Wie schätzen Sie die Bedeutung der Digitalisierung für die Energie- und CO2 –Optimierung im Vergleich zu anderen Maßnahmen, etwa Gebäudedämmung u.ä. ein?

Gerade bei älteren Gebäuden gibt es viele Optimierungsmöglichkeiten. Setzt man z. B. bei der Gebäudehülle an, ist der Investitionsbereich sehr hoch und Amortisationszeiten können 10 oder 15 Jahre schnell überschreiten. Die Erneuerung technischer Anlagen rechnet sich etwas schneller, nach ca. 5 bis 8 Jahren. Beide Maßnahmen sind meist leider mit Betriebsunterbrechungen verbunden. Klimatechnische Anlagen mit Künstlicher Intelligenz zu optimieren, öffnet zeitlich und finanziell gesehen ganz neue Horizonte: kurze Amortisationszeiten im ersten Betriebsjahr und erhebliche, dauerhafte Einsparungen durch den digitalen Ansatz. In der Praxis erleben wir auch manchmal eine Kombination von Maßnahmen, z. B. eine (auch teilweise) Ertüchtigung von Anlagen ergänzt durch unsere KI-Steuerung.

Können die durch Recogizer gesammelten Daten, die Technologie insgesamt, auch für weitere innovative Lösungen verwandt werden, etwa zur vorausschauenden Wartung von HKL-Anlagen?

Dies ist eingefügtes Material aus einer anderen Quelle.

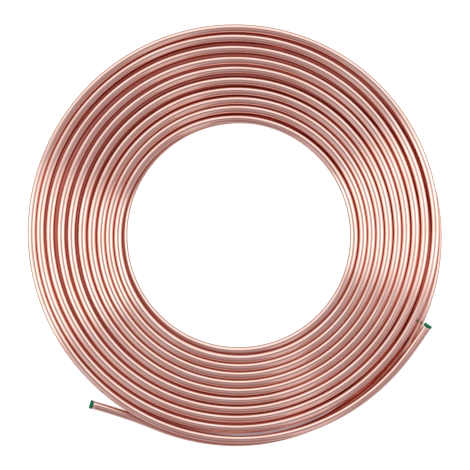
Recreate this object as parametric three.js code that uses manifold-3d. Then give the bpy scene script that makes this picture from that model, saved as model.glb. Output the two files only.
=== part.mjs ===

Grundsätzlich gibt es auf jeden Fall Möglichkeiten, die gesammelten Betriebsdaten aus den technischen Anlagen auch in anderen Anwendungen zu nutzen. Die vorausschauende Wartung, bei der bevorstehende Ausfälle von Anlagen oder einzelner Komponenten vorhergesagt werden, lassen sich datengetrieben unter Einsatz von KI lösen. Z. B. könnte man damit auch Abnutzung der Anlagen frühzeitig erkennen, um Verschleißteile frühzeitig zu tauschen und Stillstandszeiten zu vermeiden. Auch für solche Lösungen ist die Datenqualität entscheidend wichtig. Wir freuen uns auf einen interessanten Austausch mit Apleona und unseren Kunden, um hier weitere Anwendungsfelder identifizieren und hierfür gegebenenfalls weiterführende, intelligente Lösungen zu entwickeln.